Strategy mainstays consumer and financial technology remain central to the firm’s activities. Li points to Indonesia’s robust economic growth, which is projected to send per capita GDP from USD 4,500 through USD 10,000 before the end of the decade. AC expects the broader digital economy to expand from USD 82bn in 2023 to USD 360bn by 2030.

The firm has noted more Chinese entrepreneurs coming to Indonesia. They tend to be looking to emulate the success of early movers like Jet Li of J&T Global Express or searching for new markets because China is too saturated or deemed unsuitable for their business plans. The much talked-about influx of Chinese VC investors, however, “has not impacted competition or how we do things,” Li said.

More noticeable is the drop-off in growth-stage capital from overseas. VC investment in Indonesia reached USD 5.75bn between 2020 and 2022, more than 3.5x the total for the three prior years. Last year, it fell short of USD 800m, according to AVCJ Research.

The withdrawal of these investors – typically global venture capital firms, family offices, and corporates – does not overly concern Li.

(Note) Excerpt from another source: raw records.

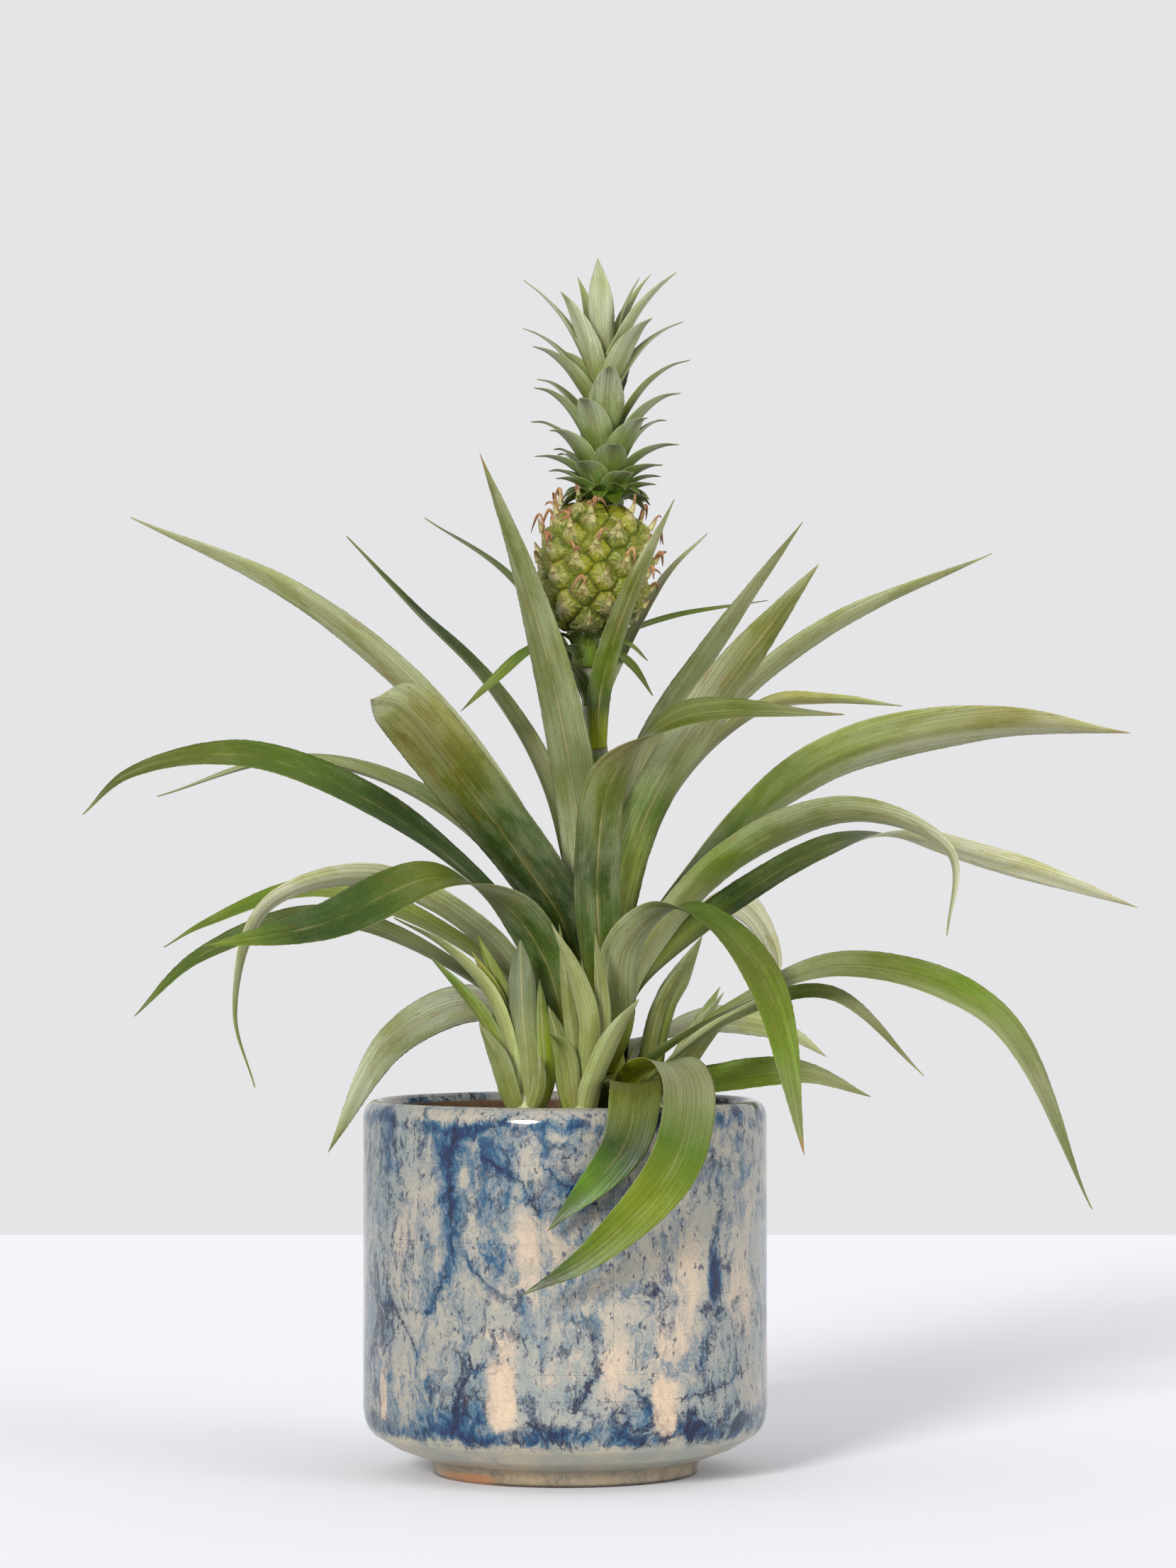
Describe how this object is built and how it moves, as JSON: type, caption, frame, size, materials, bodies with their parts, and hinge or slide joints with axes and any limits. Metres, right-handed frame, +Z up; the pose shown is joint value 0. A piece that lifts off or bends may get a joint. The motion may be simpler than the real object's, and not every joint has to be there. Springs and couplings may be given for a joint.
{
  "type": "potted pineapple plant",
  "caption": "Small ornamental pineapple plant in a glazed round pot: a rosette of long arching leaves, side shoots, and a stalk bearing a crowned fruit.",
  "frame": {"origin": "centre of the pot's flat underside, on the surface that the pot stands on", "axes": "+Z up along the pot's axis, -Y towards the viewer of the front, +X to the viewer's right"},
  "size_m": [0.393, 0.242, 0.4506],
  "materials": {
    "glaze": "glossy mottled cream and blue glaze over stoneware",
    "soil": "damp dark potting compost",
    "stalk": "matt fibrous stem",
    "bract": "waxy green bract",
    "fruit": "waxy unripe fruit skin",
    "crown_leaf": "grey-green scaly leaf",
    "shoot_leaf": "pale grey-green leaf",
    "leaf": "satin green leaf, paler and scaly underneath"
  },
  "bodies": {
    "root": {"pot": "glaze", "soil": "soil", "stem": "stalk", "collar": "bract", "fruit": "fruit", "crown": "crown_leaf", "shoot_left": "shoot_leaf", "shoot_centre": "shoot_leaf", "shoot_right": "shoot_leaf", "leaf_left_high": "leaf", "leaf_front_left_up": "leaf", "leaf_back_left_slim": "leaf", "leaf_front_tall": "leaf", "leaf_right_up_back": "leaf", "leaf_right_up_front": "leaf", "leaf_right_long_back": "leaf", "leaf_right_mid_back": "leaf", "leaf_front_centre": "leaf", "leaf_right_big": "leaf", "leaf_right_mid_front": "leaf", "leaf_right_low_back": "leaf", "leaf_back_right_drop": "leaf", "leaf_front_fold": "leaf", "leaf_right_trailing": "leaf", "leaf_right_trailing_short": "leaf", "leaf_back_right_low": "leaf", "leaf_right_low": "leaf", "leaf_front_drape_left": "leaf", "leaf_front_drape_right": "leaf", "leaf_left_arch_front": "leaf", "leaf_left_arch_back": "leaf", "leaf_front_left_fold": "leaf", "leaf_left_weeping": "leaf", "leaf_left_low_upper": "leaf", "leaf_left_low": "leaf", "leaf_back_left_low": "leaf", "leaf_back_low_right": "leaf", "leaf_back_low_left": "leaf", "leaf_back_middle": "leaf", "leaf_back_upper": "leaf", "leaf_stalk_left": "leaf", "leaf_stalk_right": "leaf", "leaf_stalk_back": "leaf"}
  },
  "joints": []
}
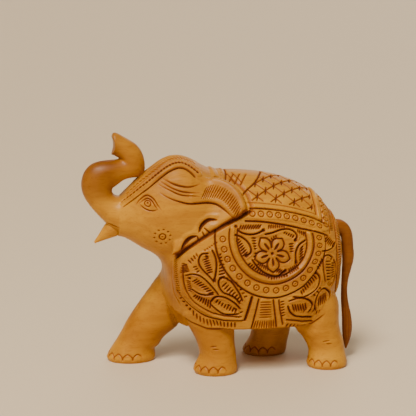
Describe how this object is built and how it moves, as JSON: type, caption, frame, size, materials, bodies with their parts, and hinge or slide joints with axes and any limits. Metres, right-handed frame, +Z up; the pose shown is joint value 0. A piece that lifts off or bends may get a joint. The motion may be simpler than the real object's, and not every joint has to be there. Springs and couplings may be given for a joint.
{
  "type": "carved wooden elephant",
  "caption": "Standing elephant figurine carved in wood, trunk raised and curled, with a saddle cloth in carved relief, an inset pointed lower lip and a glued-on tail.",
  "frame": {"origin": "on the ground, below the middle of the figure's bounding box", "axes": "+Z up; the head points to -X and the tail to +X; the elephant's left flank faces -Y"},
  "size_m": [0.1482, 0.0604, 0.1277],
  "materials": {
    "carved_wood": "satin"
  },
  "bodies": {
    "root": {"carved_block": "carved_wood", "lower_lip": "carved_wood", "tail": "carved_wood"}
  },
  "joints": []
}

First, some companies that have already raised Series B or C rounds are sitting on ample dry powder and not under pressure to return to market. Second, trouble-hit Series C start-ups are being restructured by existing investors, so they don’t necessarily appeal to new backers.

“That’s the 2021 cohort. Newer companies, once they’ve done a Series A, increasingly want to be sustainable and profitable, so they will do that and wait until it makes sense – in terms of timing and valuation – to raise downstream financing,” said Li.

“When they come back, we have sufficient later-stage channels to support companies in the region. Several venture capital firms have growth funds; Japanese conglomerates are looking for deals; and then all the VCs have LPs looking for later-stage de-risked deals.”